(Ok, they’re not really one-liners- they’re very nice stories for students to think of as they practice none the less.)
The Tortoise and the Hare
One day a hare saw a tortoise walking slowly along and began to laugh and mock him. The hare challenged the tortoise to a race and the tortoise accepted. They agreed on a route and started off the race. The hare shot ahead and ran briskly for some time. Then seeing that he was far ahead of the tortoise, he thought he’d sit under a tree for some time and relax before continuing the race.
He sat under the tree and soon fell asleep. The tortoise, plodding on, overtook him and finished the race. The hare woke up and realized that he had lost the race.
The moral, stated at the end of the fable, is, “Slow and steady wins the race.”
Divide and Conquer
It’s a great song, and it feels great getting through it start-to-finish, but there’s no need to play through the whole thing to practice it- in fact, that actually slows the learning process for most people. It’s a better idea to cut it into short, repeatable phrases and practice each of these on their own. Working this way you’ll spend less time searching for how to get it right, because what you’ll be doing in the moment will be much easier. Plus, by removing a part of something that is awesome, you may have just found something that is also awesome on its own. Steal everything…um…I mean steal musical phrases from anywhere you find them. Watch out for Lars Ulrich, though. And his lawyers. Nasty.
Always Do Things You Can Do Well
Great practice time is time spent doing things (in rhythm, of course) that are in the right physical form and at the right tempo (speed) for you. “How do I do that”, you ask?
I suggest working on a very short, defined phrase (one that is exactly the same every time it repeats) until it becomes easy to repeat. Repeat more and often. Play it in great physical form (hand position/ motion) and nice and steady for longer than the time it took to get it to come together. Spend a lot of time playing it this way- this is the way you want to remember the phrase. The earlier, messier attempts should be buried under a nice, neat pile of these more pristine repetitions. Keep playing that phrase significantly longer than you think you need to. It should feel easy to continue.

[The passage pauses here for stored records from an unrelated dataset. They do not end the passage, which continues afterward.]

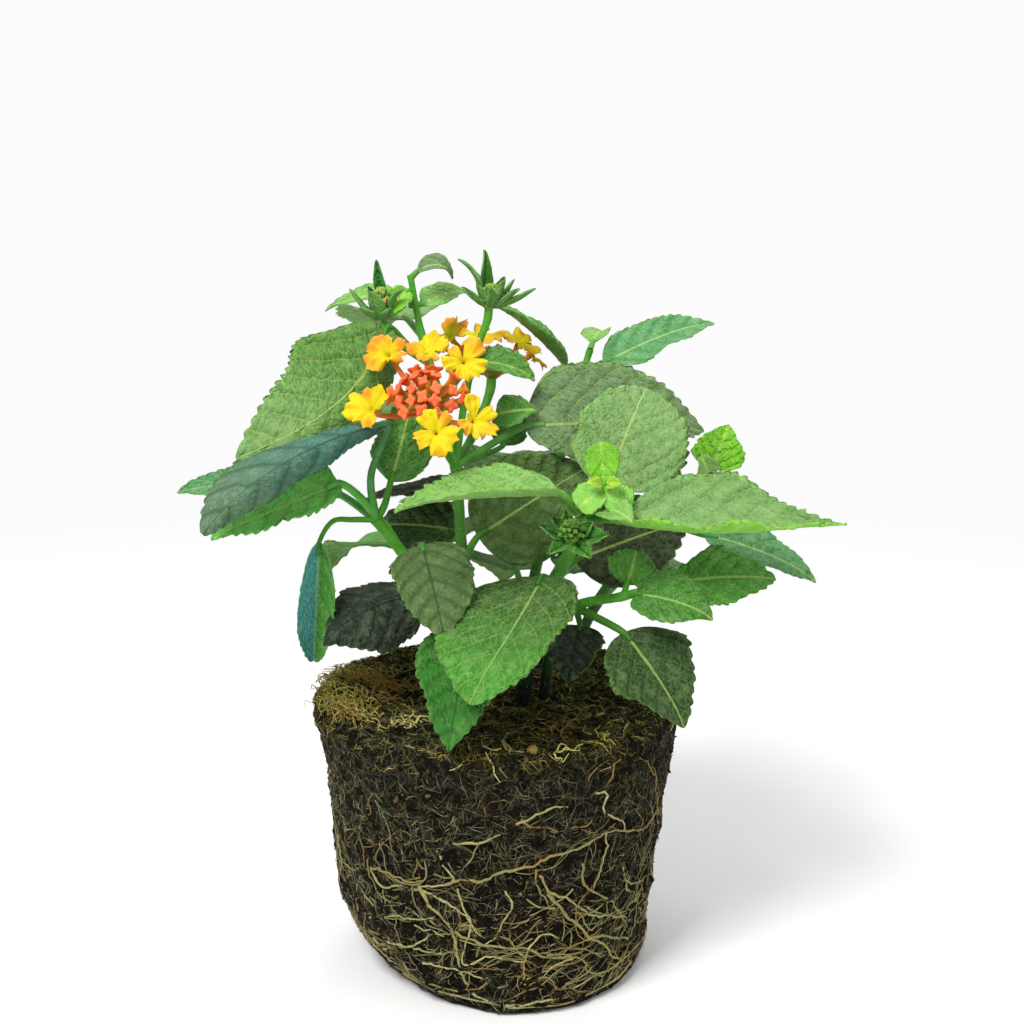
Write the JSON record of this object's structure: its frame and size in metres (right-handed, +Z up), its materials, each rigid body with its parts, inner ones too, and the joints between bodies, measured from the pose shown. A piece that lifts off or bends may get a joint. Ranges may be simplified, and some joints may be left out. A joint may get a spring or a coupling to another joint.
{
  "type": "lantana plant",
  "caption": "Young lantana lifted out of its pot: tapered root ball with a net of pale roots, leafy stems, open yellow-orange flower heads with coral buds, and heads in bud.",
  "frame": {"origin": "centre of the root ball's flat underside", "axes": "+Z up; -Y towards the plant's front, where the larger flower head leans out; +X to the right seen from the front"},
  "size_m": [0.1706, 0.123, 0.1967],
  "materials": {
    "peat": "moist fibrous peat, matt",
    "root": "pale woody root, matt",
    "leaf": "rough wrinkled leaf, low sheen",
    "petal_yellow": "soft petal, matt",
    "petal_orange": "soft petal, matt",
    "bud_coral": "soft bud, matt",
    "bud_green": "hairy young growth, matt"
  },
  "bodies": {
    "root": {"root_ball": "peat", "root_net": "root", "stem_main": "leaf", "shoot_left": "leaf", "shoot_low_left": "leaf", "shoot_right": "leaf", "shoot_side": "leaf", "shoot_far_right": "leaf", "shoot_back": "leaf", "shoot_rear_left": "leaf", "front_head_florets": "petal_yellow", "front_head_buds": "bud_coral", "rear_head_florets": "petal_orange", "rear_head_buds": "bud_coral", "bud_head_left": "bud_green", "bud_head_top": "bud_green", "bud_head_right": "bud_green"}
  },
  "joints": []
}
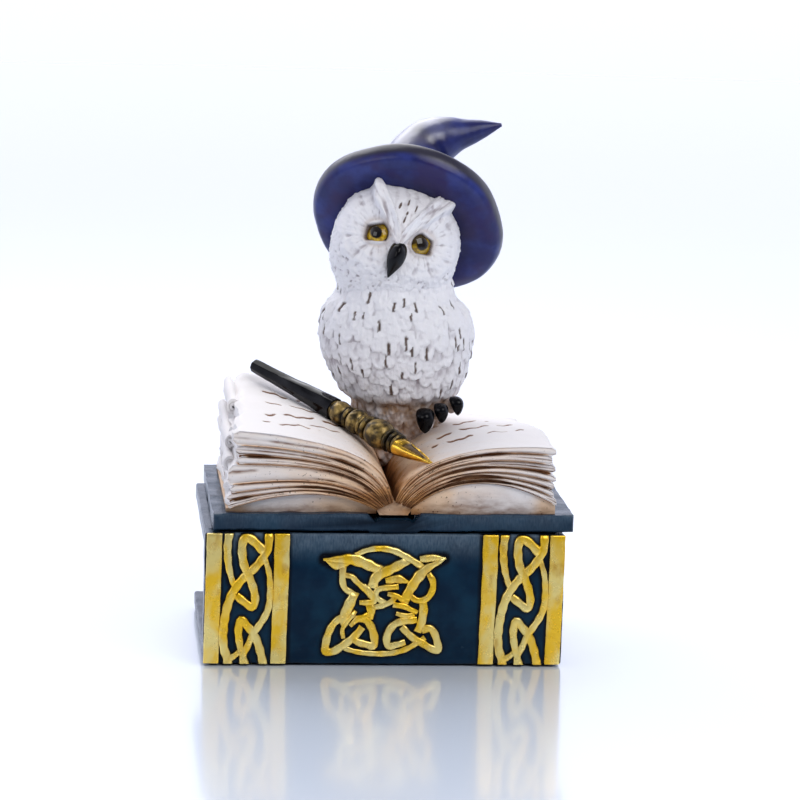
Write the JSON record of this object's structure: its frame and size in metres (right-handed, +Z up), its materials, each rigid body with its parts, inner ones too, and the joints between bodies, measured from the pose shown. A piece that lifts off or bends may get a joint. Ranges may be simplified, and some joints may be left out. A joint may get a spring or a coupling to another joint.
{
  "type": "owl figurine keepsake box",
  "caption": "White owl in a wizard hat standing on an open book that lifts off as the lid of a hollow closed book with gilt knotwork, a dip pen lying across the pages.",
  "frame": {"origin": "centre of the underside of the felt pad below the closed book", "axes": "+Z up, the way the lid lifts; -Y is the front, where the closed book shows its gilt spine and where the owl faces; +X is the viewer's right when facing the front"},
  "size_m": [0.1149, 0.0829, 0.165],
  "materials": {
    "navy_paint": "dark navy paint on cast resin, semi-gloss varnish",
    "cream_pages": "cream paint on cast resin with brown wash in the grooves",
    "white_pages": "off-white paint on cast resin, tan wash towards the gutter",
    "felt": "thin black felt",
    "gilt": "gold paint on raised relief",
    "owl_white": "white paint on cast resin, dark dry-brushed feather marks",
    "gloss_black": "gloss black paint",
    "amber_eye": "domed amber eye with a black pupil under clear gloss",
    "hat_paint": "dark blue-violet paint with brush streaks, semi-gloss",
    "gold_paint": "bright gold paint",
    "bronze_paint": "antique bronze paint, worn on the high spots"
  },
  "bodies": {
    "box": {"closed_book_cover": "navy_paint", "closed_book_pages": "cream_pages", "base_felt": "felt", "spine_band_outer_left": "gilt", "spine_band_inner_left": "gilt", "spine_band_inner_right": "gilt", "spine_band_outer_right": "gilt", "knot_panel_left": "gilt", "knot_panel_right": "gilt", "knot_medallion": "gilt"},
    "lid": {"open_book_cover": "navy_paint", "lid_locating_plug": "navy_paint", "sewn_back": "cream_pages", "leaves_left": "white_pages", "leaves_right": "white_pages", "owl_body": "owl_white", "owl_beak": "gloss_black", "owl_eye_left": "amber_eye", "owl_eye_right": "amber_eye", "owl_talons_left": "gloss_black", "owl_talons_right": "gloss_black", "wizard_hat": "hat_paint", "pen_nib": "gold_paint", "pen_grip": "bronze_paint", "pen_barrel": "gloss_black"}
  },
  "joints": [
    {"name": "lid_lift", "type": "slide", "parent": "box", "child": "lid", "axis": [0, 0, 1], "range_m": [0, 0.06]}
  ]
}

If it feels like you are going too fast (if it’s kinda exciting in the way watching Nascar wrecks is exciting) you’d be much better off easing back on the speed. You’ll get the automatic and rip-roarin speed (and/ or smoothness) you’re looking for by taking things slower and concentrating on the groove. You can’t chase after speed- it will come to you.
Remember the Tortise and the Hare. Don’t get caught in the trap of trying to go faster. Taking it nice and slow and making it groove is the best practice. With some more days of playing it slow and heavy and groovy you will begin to make the hand movements more automatic. This is the moment that it becomes easier to do it faster.
Drummers (and the rest of the band) will like playing with you much more if you aren’t a speeder. The ability to establish a tempo and hold to it is a make/ break kinda thing for any musician. There are tricks to learning to internalize this skill. I’ll be happy to show you.
Practice Being Relaxed
One teacher I had told me to always be relaxed when I practiced. He suggested that feeling relaxed while playing the instrument was in itself an important thing to become used to. The idea is that all of the time you spend with the instrument is training time- it’s good to have a successful, powerful feeling with the instrument. The way to create that sort of vibe on the instrument is to have that good, strong, confident and comfortable feeling be your primary association with being near it. It’s great to think of the instrument as a thing that is there when you do good things- then more good things happen more easily.